Capital City London upon the River Thames following Roman occupation, minted some of the earliest Saxon coins with gold Thrymsas and silver denarii with a "Londuniu" signature. Mercian Kings beginning with Offa minted coins there, but the first coin to actually say City of London upon it is the unique Ludica portrait Penny that was found in 2016, followed by subsequent coins of Ecgberht. In 871 the Danes wintered in London for the first time but was King Alfred of Wessex who settled and fortified the capital circa 880 to resist further invasions. Edward the Elder incorporated the City in Wessex in 911 and it resisted a major attack in the reign of Aethelred II in 1009. However, London submitted to the Danish Swein in 1013, but three years later the citizens accepted Eadmund Ironside as King and resisted a siege by Canute.

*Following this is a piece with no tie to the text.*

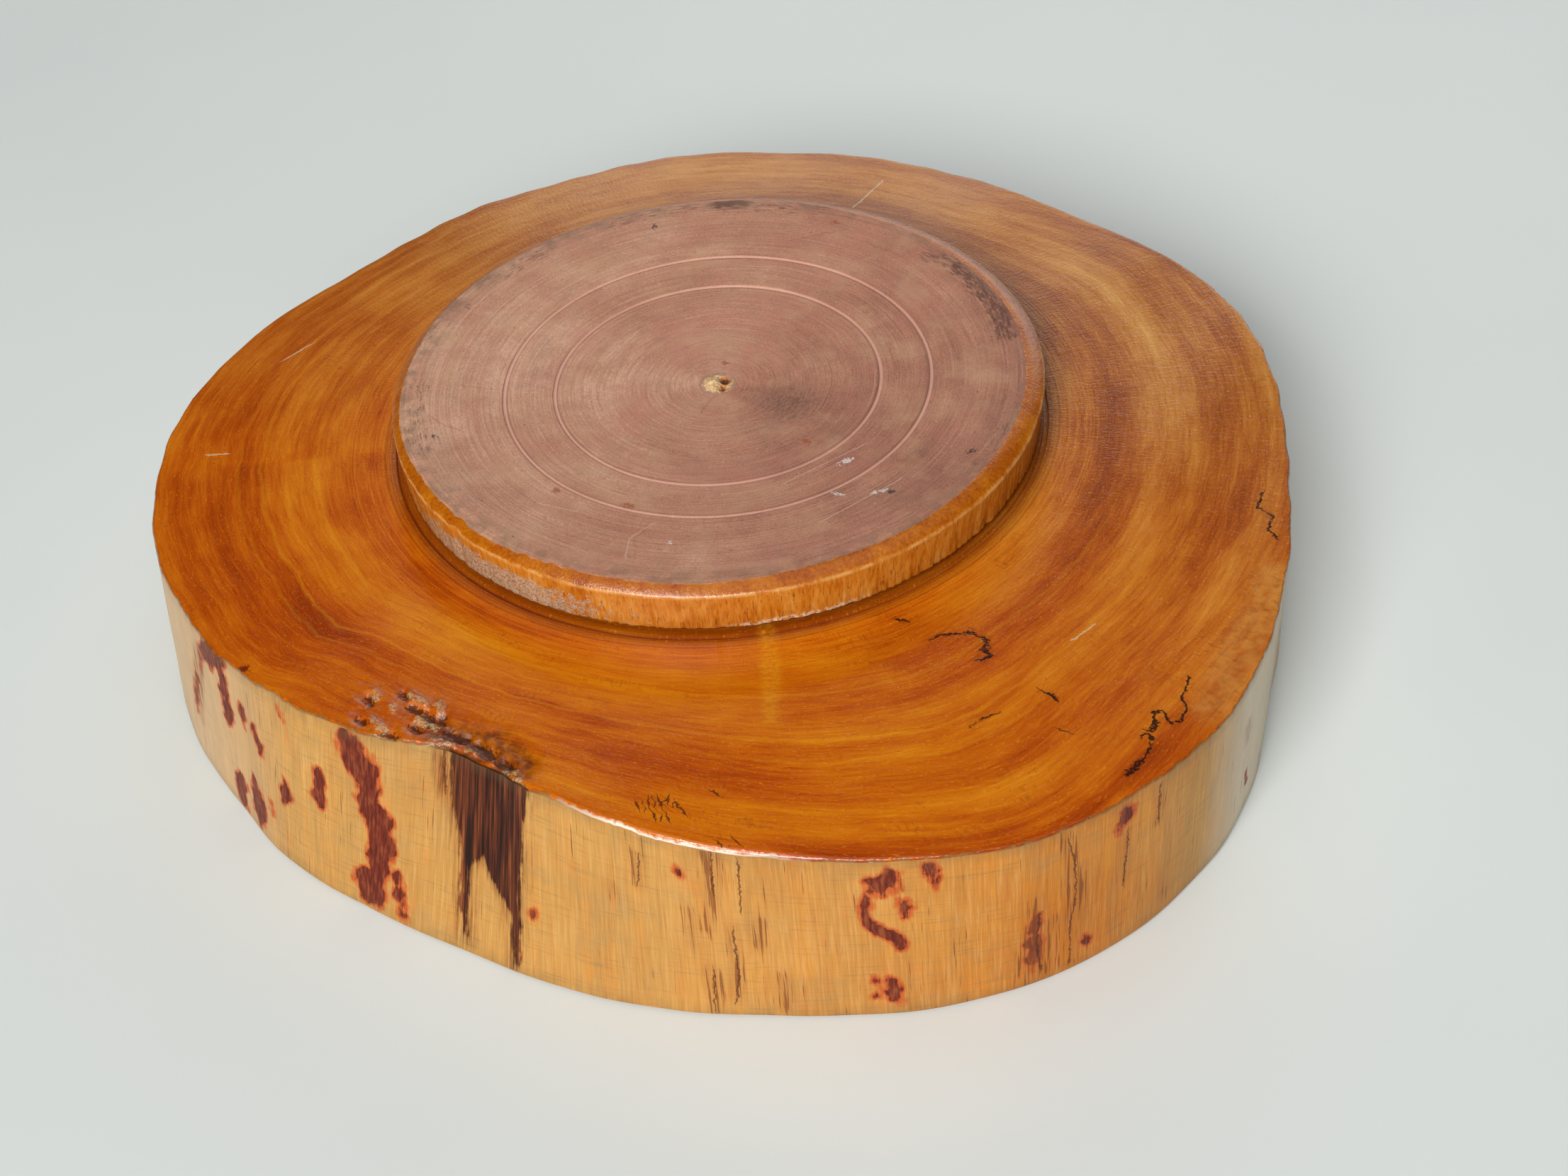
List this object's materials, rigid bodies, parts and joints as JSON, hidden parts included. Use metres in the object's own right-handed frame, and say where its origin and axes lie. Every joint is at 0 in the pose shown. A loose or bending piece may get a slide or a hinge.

Later unsettled times occurred in the anarchy period of the reign of King Stephen, remaining loyal to the King except for a few months in 1141 when Empress Matilda was admitted but within a short time expelled. Coinage activity here has been mostly constant throughout history from the Romans until the reign of our current Queen and only moving out to Wales from 1969.

Provenance:

Ex Paul Revell, York Coin Fair, January 2019.

Ex Collection of an English Doctor part III, Sovereign Rarities fixed price list online September 2022.